Recommended deployment posture by enterprise profile
For most professional services organizations pursuing modernization, multi-tenant SaaS ERP is the strongest default option when the strategic objective is global process standardization, lower infrastructure burden, and faster deployment into new regions. It is particularly well suited to firms that want stronger operational visibility, more predictable lifecycle management, and reduced dependence on custom code.
Single-tenant private cloud ERP is better reserved for enterprises with demonstrably complex contractual, regulatory, or delivery requirements that cannot be reasonably redesigned into a standard cloud operating model. It can deliver strong fit, but only when the organization is prepared to fund the governance and lifecycle discipline that such flexibility demands.
Hybrid ERP should be treated as a deliberate transitional architecture, not a default compromise. It is most effective when leadership accepts that integration, data governance, and reporting architecture become first-class program investments. Without that commitment, hybrid often prolongs fragmentation and weakens the business case for modernization.
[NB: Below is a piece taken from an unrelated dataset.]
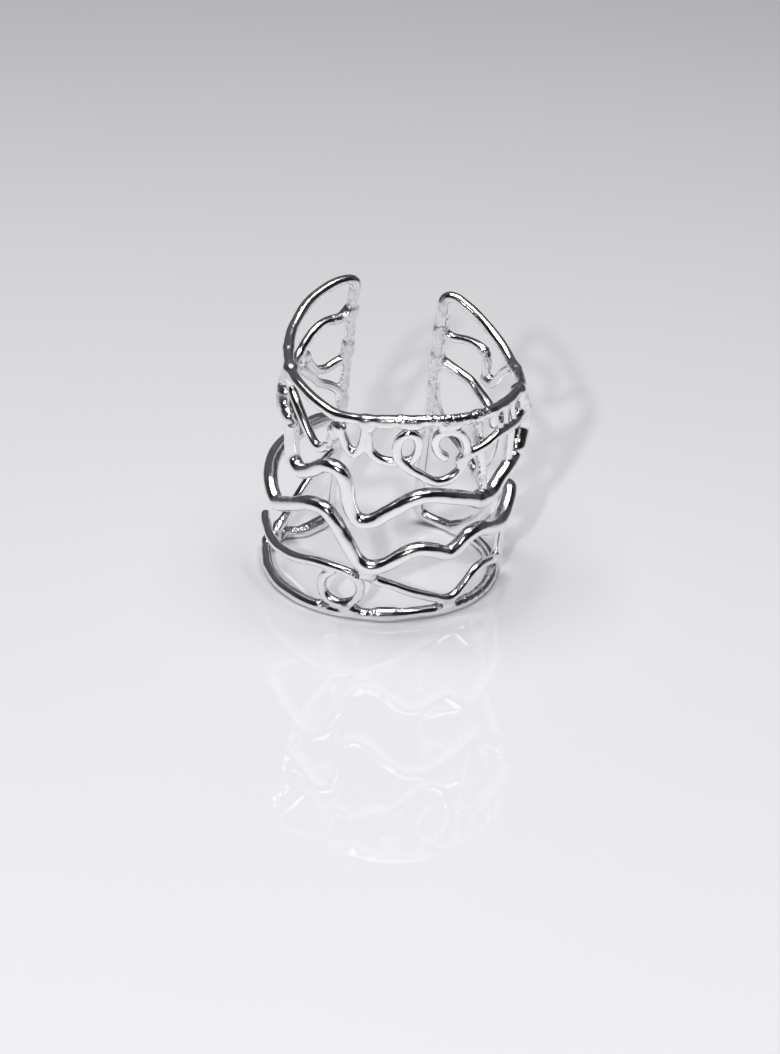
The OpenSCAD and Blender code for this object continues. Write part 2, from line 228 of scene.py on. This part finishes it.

The most effective enterprise decision intelligence approach is to align deployment choice with operating model ambition. If the business wants a globally consistent delivery and finance backbone, choose the architecture that reinforces standardization. If the business must preserve differentiated contractual operations, choose the architecture that can govern complexity without making it permanent. That is the core of a credible cloud ERP deployment comparison for professional services global delivery.